The 13th Mindfulness training of the Order of Interbeing says, among other things:

[I] will practice generosity by sharing [my] time, energy, and material resources with those who are in need.

But it doesn’t make any recommendations about how much time, energy and resources to devote to those in need or which needs are more important than others. In that way, Buddhism is, as a monk I know once put it, a “do it yourself” religion. You need to figure out these details for yourself.

One contributing factor is: what is it possible for me to do, under the circumstances? I live in Canada, and I earn a good living, so I can help Haitians best by donating money to organizations better equiped than I am. But at home, perhaps, I can better donate my time and energy to help others with information and experience.

But the question – one that haunts us as western nations as well as individually – is how much is enough? Clearly selling my house, donating the proceeds and leaving me and my family with no shelter is not a sensible extreme. Nor is the extreme of not caring at all and not making any effort to contribute to relief organizations.

So what should it be? A percentage of your income? If you make a high wage, should it be a higher percentage (as implemented in the tax system, perhaps)?

Then there’s the question hinted at above: how does one compare one noble cause with another: people seeking to end greed, fear and delusion for the benefit of all sentient beings vs. creating sanitary conditions and homes for homeless people here and now? What if, by promoting the practice of Buddhism you were nipping a budding tyrant in the bud? The beneficial consequences are immeasurable! Helping a few people out of poverty or hunger temporarily could seem quite small in comparison.

I think the answer may simply be – we just don’t know. Perhaps a “mutual fund” approach is the middle way: giving for the “long term” (full and complete Buddhahood) and the”short term” (here and now helping homeless people).

Or perhaps it doesn’t really matter. Maybe it’s just the act of giving itself – however you do it which is important. Important for the recipient who needs the help but also important for the donor who also needs to express a natural generosity in the human heart.

Personal Identity

One often hears Dharma teachers talk about how we all take on “identities” – as a son or daughter, as an employee, as someone from a generation, as a mother or father. In other words, we often construct ourselves with “I am X” or “I am Y” or “I am not Z” – the constant here being this sense of “I” which gets fed by these identity constructs.

I was thinking about that today because I have several friends who have been children to their parents for 30+ more years than I have.  My mother died when I was 20.  I had barely ended childhood and I knew her for only 20 years. That’s one kind of “being a child”.  But my 60+ year-old friends have their parents in old age homes or are their care-givers for them at home. In what sense are they still “children”?

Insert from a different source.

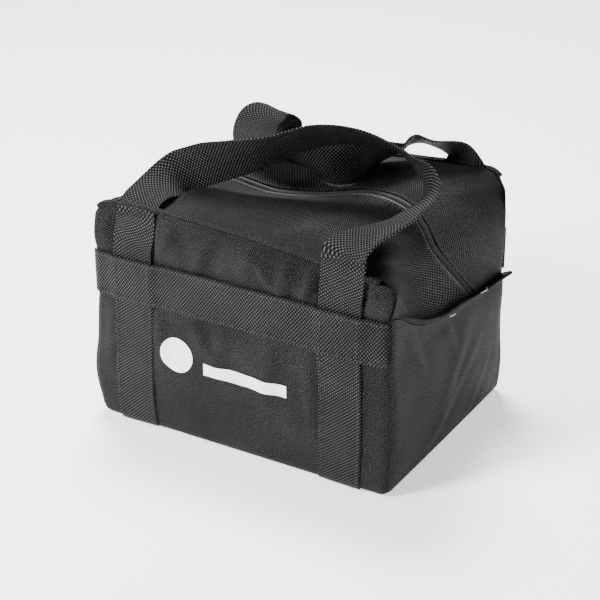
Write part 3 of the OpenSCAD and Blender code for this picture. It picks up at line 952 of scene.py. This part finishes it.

What I’m getting at is – “being X” or “being Y” itself changes, sometimes dramatically, over time. Being a parent, for instance, is quite a different proposition when your child is in diapers than when your child is learning differential calculus.The sense in which you are a “parent” is quite different in each situation.  Whatever identity you gleaned from “being X” shifts quite quickly – it’s not at all a rigid construct.

Furthermore, I think that our very ideas of what it means to be X (white-skinned in a North American culture) or Y (a Buddhist in Canada) also changes as our environment changes. “Being white” in a post-Aparthied world or during Obama’s presidency is less problematic, I think, less fraught with guilt, anyway, than it perhaps once was.

This dualistic sense of “me” is still a problem, naturally. But if we look closely at what the things are that define one’s personal identity, they are clearly not ridged or fixed, however much we may want it to be. Everywhere we look impermanence stares us in the face. It could be that exporing our very sense of who we are and how our identity is made up is one path toward freedom from the labels that they impose and the “I” that is in the middle of them.

Past, Present and Future

I have noticed that my relationship to time changes as I grow older.  A few months ago I heard a nonagenarian being interviewed on the radio about his recent skydiving adventure.  When asked “what are your plans [to do this again] in the future?” he answered “you know, at my age, you stop planning for the future.”

Conversely, at a young age you believe you are immortal, that the possibilities in the future are limitless, that summers are endless and there isn’t much in the past – yet.

So how does this change one’s perspective of time shift one’s Dharma practice?  In a lot of ways, I think.  With an awareness that “tomorrow” may not be a possibility, “here and now” becomes much more clearly all that there is.  And a focus on the present moment and taking refuge in awareness of the present moment leads to freedom.

Because “time” and “self” are bound up.  A sense of who you are in the historical dimension gives definition to this sense of identity – I am a father, I am a son, I am from Switzerland, I was like this and I am now like that and I will become the other thing.  But awareness of the present is outside of time – it is in that sense “eternal”.  It has no beginning and no end.

So while it is possible to be burdened by your history as you grow older, it is also more possible to let go of the past and not be so concerned with the future.  To take refuge in the here and now. To be free.